There’s a huge need to connect athletes, celebrities and other influencers to causes and organizations that they care about and have a direct personal connection to. Often they are unable to do the research on their own, or through their agents to find authentic and credible matches. By integrating a real interest, even if it’s just a seed in their mind that hasn’t yet taken shape, into a campaign they can get a true handle on, the impact is far greater than if you force an unnatural connection. Often the larger NGOs get more than their share of promotions and awareness campaigns, but a lot of the amazing work that’s being done around the world is by smaller non-profits that focus exclusively on programing and not on PR. That means there are tons of connections that can still be made, and millions of people who can still be empowered. C2 Media, which I founded last year, is basically about transforming this process into one that both parties feel empowered by, while teaching tools that are translatable to post-campaign situations. Event promotions, management, fundraising and social media for social good are the heart of what I do daily. Connecting the smsports powerhouse Tagboard to Street Soccer USA, and watching people’s hearts uplifted at SSUSA events is one of the most recent highlights of this summer.

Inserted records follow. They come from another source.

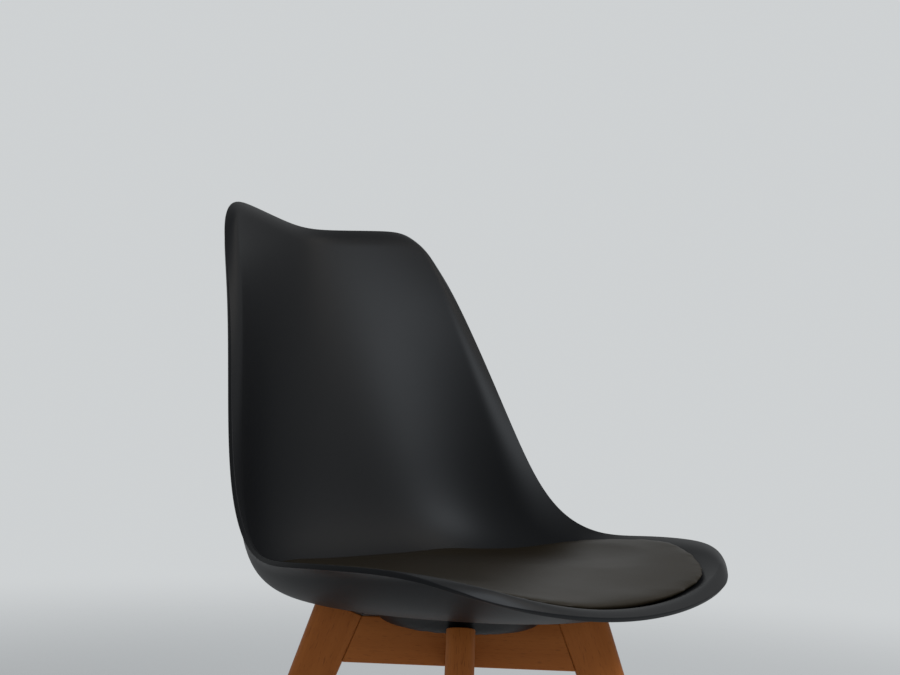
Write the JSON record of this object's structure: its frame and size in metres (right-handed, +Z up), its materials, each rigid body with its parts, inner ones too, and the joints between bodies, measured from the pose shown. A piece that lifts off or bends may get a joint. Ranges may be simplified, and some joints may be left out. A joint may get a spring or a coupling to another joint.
{
  "type": "padded shell dining chair",
  "caption": "Dining chair with a moulded black bucket shell and fixed padded seat, bolted to crossed wooden rails between splayed tapering wooden legs.",
  "frame": {"origin": "on the floor, at the middle of the box round the whole chair", "axes": "+Z up, the seat faces -Y, +X to the right of somebody standing in front of the chair"},
  "size_m": [0.4758, 0.5066, 0.8261],
  "materials": {
    "black_plastic": "fine matt moulded polypropylene with a soft sheen",
    "leatherette": "black coated fabric with a fine leather grain",
    "beech": "clear-lacquered beech, warm orange brown",
    "zinc_steel": "zinc-plated steel",
    "brass": "turned brass",
    "glide_plastic": "black moulded nylon"
  },
  "bodies": {
    "root": {"shell": "black_plastic", "seat_cushion": "leatherette", "leg_front_left": "beech", "leg_front_right": "beech", "leg_rear_left": "beech", "leg_rear_right": "beech", "rail_lower": "beech", "rail_upper": "beech", "rail_dowels": "beech", "frame_bolts": "zinc_steel", "spring_washers": "zinc_steel", "flat_washers": "zinc_steel", "threaded_inserts": "brass", "glide_front_left": "glide_plastic", "glide_front_right": "glide_plastic", "glide_rear_left": "glide_plastic", "glide_rear_right": "glide_plastic", "glide_nails": "zinc_steel"}
  },
  "joints": []
}
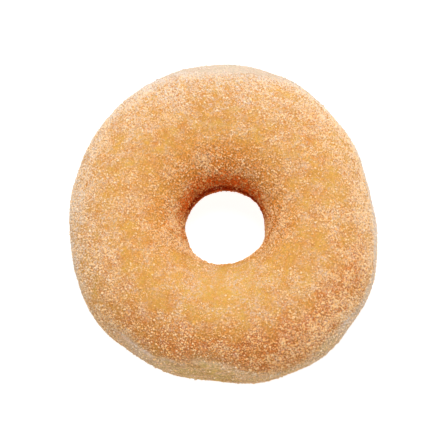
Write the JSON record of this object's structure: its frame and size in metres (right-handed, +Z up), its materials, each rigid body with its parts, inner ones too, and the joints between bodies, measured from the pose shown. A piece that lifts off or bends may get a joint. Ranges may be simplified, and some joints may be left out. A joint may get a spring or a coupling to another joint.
{
  "type": "doughnut",
  "caption": "Sugared ring doughnut: browned domes, a pale waist band and a round hole through the middle, lying flat.",
  "frame": {"origin": "on the surface it rests on, under the middle of its footprint", "axes": "+Z up along the hole; +X to the right and +Y to the top of the picture, which looks down on it; +Y is its longer way across"},
  "size_m": [0.0898, 0.0954, 0.0324],
  "materials": {
    "sugared_crust": "golden fried dough rolled in fine sugar, dull with a fine sparkle"
  },
  "bodies": {
    "root": {"doughnut": "sugared_crust"}
  },
  "joints": []
}
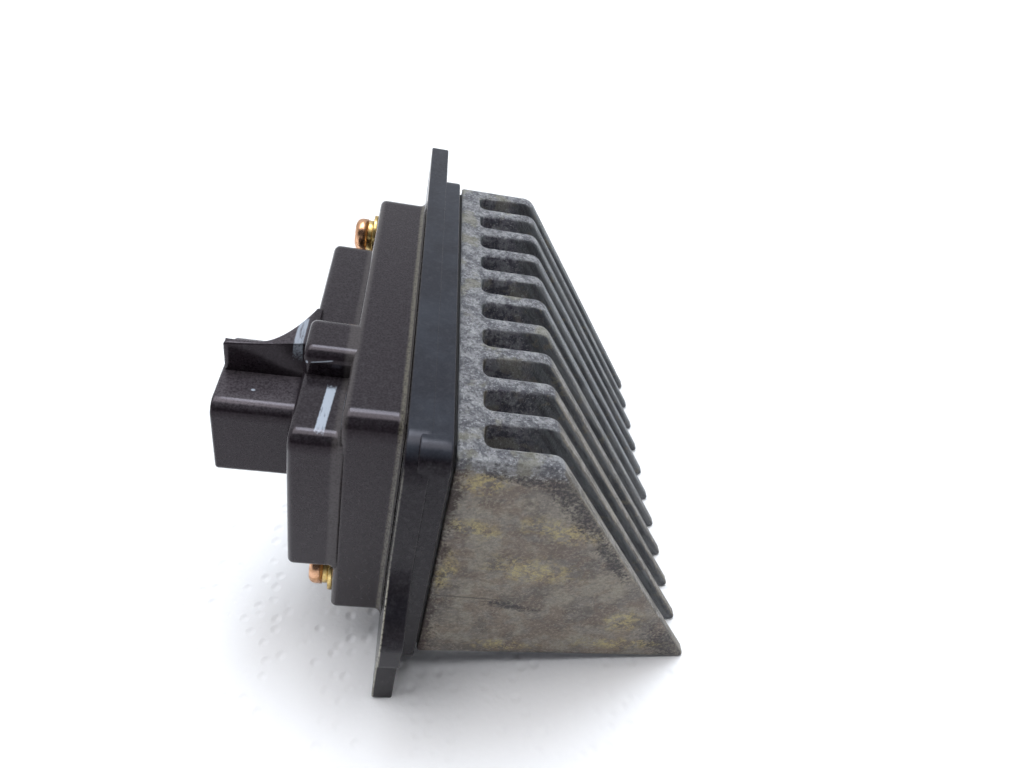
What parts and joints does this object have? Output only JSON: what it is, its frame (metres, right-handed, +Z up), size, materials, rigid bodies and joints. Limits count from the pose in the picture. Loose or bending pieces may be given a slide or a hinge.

Social media is a tool for a lot of the softer, but much-needed social work, and it’s helped bring our SSUSA community (which spans across the country in 16 cities) together. Our players often use social media to reach out, check in, ask for help and support. It’s never going to replace a face-to-face exchange, but it is the next best thing. And being there for each other no matter what is what I think makes SSUSA’s social media setup different. There’s a huge potential out there for social media networks as a tool for mental health support. We’ve barely hit the tip of the iceberg.

Since Chandrima is an avid soccer fan and does a lot of work in this space I asked what her thoughts were on the media coverage for the 2015 Women’s World Cup.

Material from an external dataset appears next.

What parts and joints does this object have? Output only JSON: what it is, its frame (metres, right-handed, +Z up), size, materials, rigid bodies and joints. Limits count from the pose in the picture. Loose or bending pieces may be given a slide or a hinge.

Coverage in the U.S. of the 2015 Women’s World Cup was phenomenal. It was a real convergence of networks, traditional media, innovative social media, star quality players, powerful underdog team stories and the ratings to boot a win for the USWNT. The TV ratings for the WWC2015 broke records for soccer of either gender in the U.S. and better than ever in Japan, Canada and France. Fox was the broadcaster for the Women’s World Cup, and set a record for the most-watched soccer match in the U.S., men or women, with the USA’s 5-2 win over Japan in the final. The match posted a prodigious 12.9 household rating/share with 25.4 million viewers, and peaked at 30.9 million. EspnW pulled a record 8.1 million unique visitors in April and, almost matched it in the traditionally slow months of June (7.8) and July (7.4). It led to 65 million other unique June visitors to the rest of ESPN digital, which almost exclusively covers men’s sports.

Though these are positive indicators, there’s still a long way to go: continued growth in attendance, media coverage and corporate sponsorship will all play crucial roles in the trajectory of women’s sports coverage in the U.S. where media coverage of women’s sports runs between 2 to 4 percent of total media sports coverage. There’s a lot of work to be done, and half the battle is continuing that WWC high from the mid-summer, competing with the male-dominated sports coverage makes it all too easy for the casual fan to overlook women’s soccer for another four years. Hopefully that doesn’t happen. But it means keeping it in the conversation and mainstream media.

Lastly, I asked her to tell me more about Women United FC.

I’m the current director and editor of Women United FC, dubbed WUFC 2.0. Basically Women United FC began as a forum for conversation, learning, promoting and discussing the beautiful game of soccer for all women, and has been transforming into both a platform for fans of the game and for aspiring media professionals to practice their craft. All soccer topics are on the table. All leagues are open to discuss. We’ve covered MLS, WWC, EPL, USOC, Politics & Soccer, International Players, Female Soccer Players, Fan Profiles and we’re just getting started! We’re a fun group too – hosting events around the country that will bring together the WUFC community and the soccer world around us. WUFC 2.0 is one of the many ventures I’ve chosen to promote and work with from the inside-out. And yes, the obvious question is when will you start promoting the Women’s Game – my answer is, as soon as we can recruit women who are ready to create content around it!